Welcome to our new lizard overlords: Study suggests alien worlds could be full of super-intelligent dinosaurs
Welcome to our new lizard overlords: Study suggests alien worlds could be full of super-intelligent dinosaurs
by Rob Waugh, dailymail.co.ukApril 12th 2012
- Life-forms based on different amino acids could be intelligent dinosaurs
- Mammals only triumphed on Earth due to 'accident' of asteroid
- 'We would be better off not meeting them,' says American scientist
Nasa's Kepler telescope scans the skies for 'habitable worlds' - but an American chemist has suggested the whole project might be a terrible idea.
Ronald Breslow suggests that life-forms based on slightly different amino acids and sugars could take the form of huge, ferocious dinosaurs that have evolved to have human-like intelligence and technologies.
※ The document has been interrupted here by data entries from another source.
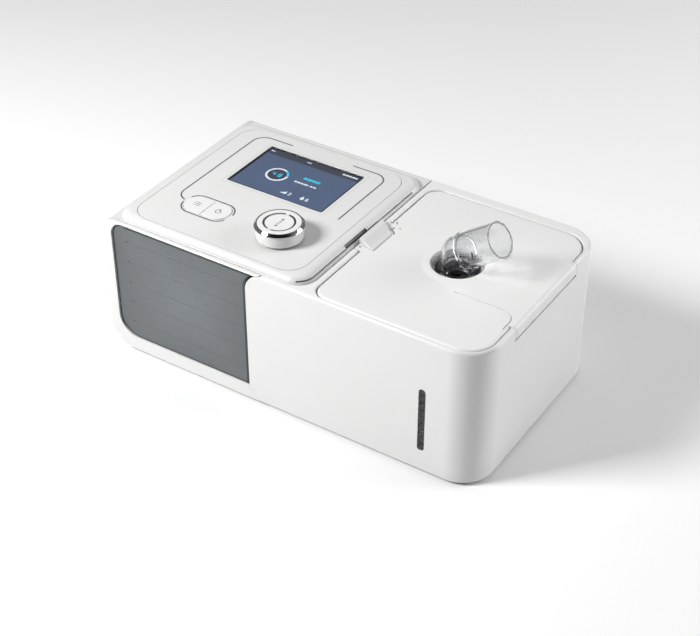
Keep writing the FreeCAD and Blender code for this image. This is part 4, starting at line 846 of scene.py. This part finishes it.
def area_light(name, at, towards, size, power):
    """Rectangular lamp of the given size that faces a point."""
    light = bpy.data.lights.new(name, "AREA")
    light.shape = "RECTANGLE"
    light.size, light.size_y = size
    light.energy = power
    lamp = bpy.data.objects.new(name, light)
    lamp.location = at
    lamp.rotation_mode = "QUATERNION"
    lamp.rotation_quaternion = (Vector(towards) - Vector(at)).to_track_quat("-Z", "Y")
    bpy.context.scene.collection.objects.link(lamp)


def light_world():
    """White all round, falling off to a dark side where the studio is open."""
    world = bpy.data.worlds.new("studio")
    world.use_nodes = True
    bpy.context.scene.world = world
    tree = world.node_tree
    background = tree.nodes["Background"]
    background.inputs["Strength"].default_value = STUDIO_STRENGTH
    source = tree.nodes.new("ShaderNodeTexCoord")
    toward = tree.nodes.new("ShaderNodeVectorMath")
    toward.operation = "DOT_PRODUCT"
    toward.inputs[1].default_value = Vector(DARK_SIDE).normalized()
    tree.links.new(source.outputs["Generated"], toward.inputs[0])
    fall = tree.nodes.new("ShaderNodeMapRange")
    fall.interpolation_type = "SMOOTHSTEP"
    fall.inputs["From Min"].default_value = DARK_START
    fall.inputs["From Max"].default_value = DARK_FULL
    fall.inputs["To Min"].default_value = 1.0
    fall.inputs["To Max"].default_value = DARK_LEVEL
    tree.links.new(toward.outputs["Value"], fall.inputs["Value"])
    tree.links.new(fall.outputs["Result"], background.inputs["Color"])


def light_object():
    """Every lamp points at the middle of the object."""
    centre = (CAD_BOX[0] + CAD_BOX[1]) / 2
    for name, (at, size, power) in LAMPS.items():
        area_light(name, at, centre, size, power)


def set_camera():
    """Camera at the height and side from which the object is shown."""
    data = bpy.data.cameras.new("camera")
    data.lens = LENS
    data.sensor_width = SENSOR
    data.sensor_fit = "HORIZONTAL"
    data.clip_start = 0.05
    data.clip_end = 50.0
    camera = bpy.data.objects.new("camera", data)
    camera.location = CAMERA_AT
    camera.rotation_mode = "QUATERNION"
    camera.rotation_quaternion = Vector(CAMERA_LOOK).to_track_quat("-Z", "Y")
    bpy.context.scene.collection.objects.link(camera)
    bpy.context.scene.camera = camera


set_camera()
bpy.context.scene.view_settings.view_transform = "Standard"
finish_cad_nodes()
screen_marks()
screen_frame()
panel_marks()
key_marks()
knob_marks()
tube_lip()
window_marks()
lid_marks()
lay_floor()
light_world()
light_object()
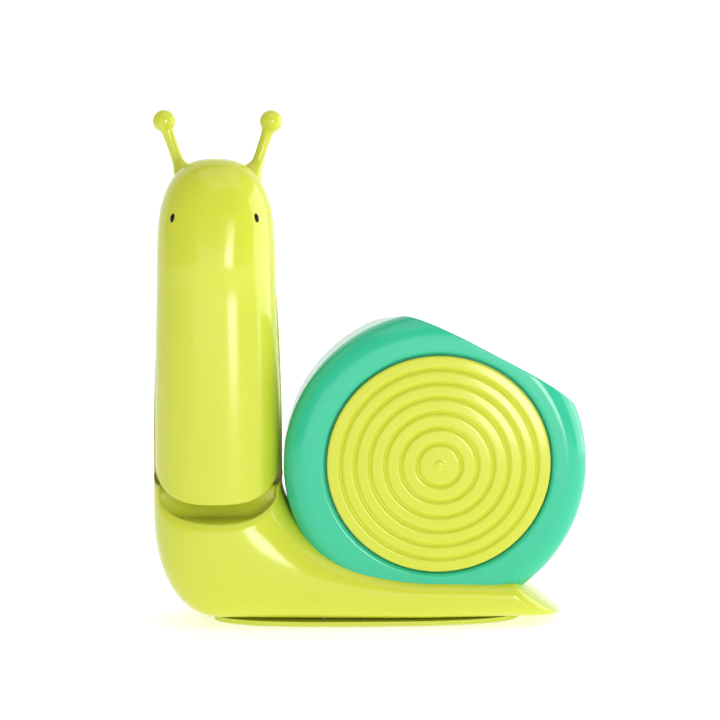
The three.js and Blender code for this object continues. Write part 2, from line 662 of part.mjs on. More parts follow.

'We would be better off not meeting them,' says Breslow, who claims that it was a stroke of luck that an asteroid wiped out dinosaurs on earth, leaving the field clear for mammals such as humans.
A scientist has suggested that other planets could be populated by intelligent dinosaurs
On other worlds, dinosaurs could have evolved into huge, intelligent warriors armed with hi-tech weaponry - but without losing their hunger for fresh meat.
'Of course,' Breslow says, 'Showing that it could have happened this way is not the same as showing that it did. An implication from this work is that elsewhere in the universe there could be life forms based on D-amino acids and L-sugars.
'Such life forms could well be advanced versions of dinosaurs, if mammals did not have the good fortune to have the dinosaurs wiped out by an asteroidal collision, as on Earth.
'We would be better off not meeting them.'
In the report, noted scientist Ronald Breslow, Ph.D., discusses the century-old mystery of why the building blocks of terrestrial amino acids (which make up proteins), sugars, and the genetic materials DNA and RNA exist mainly in one orientation or shape.
There are two possible orientations, left and right, which mirror each other in the same way as hands.
In order for life to arise, proteins, for instance, must contain only one chiral form of amino acids, left or right.
With the exception of a few bacteria, amino acids in all life on Earth have the left-handed orientation.
Most sugars have a right-handed orientation. How did that so-called homochirality, the predominance of one chiral form, happen?
Breslow describes evidence supporting the idea that the unusual amino acids carried to a lifeless Earth by meteorites about 4 billion years ago set the pattern for normal amino acids with the L-geometry, the kind in terrestial proteins, and how those could lead to D-sugars of the kind in DNA.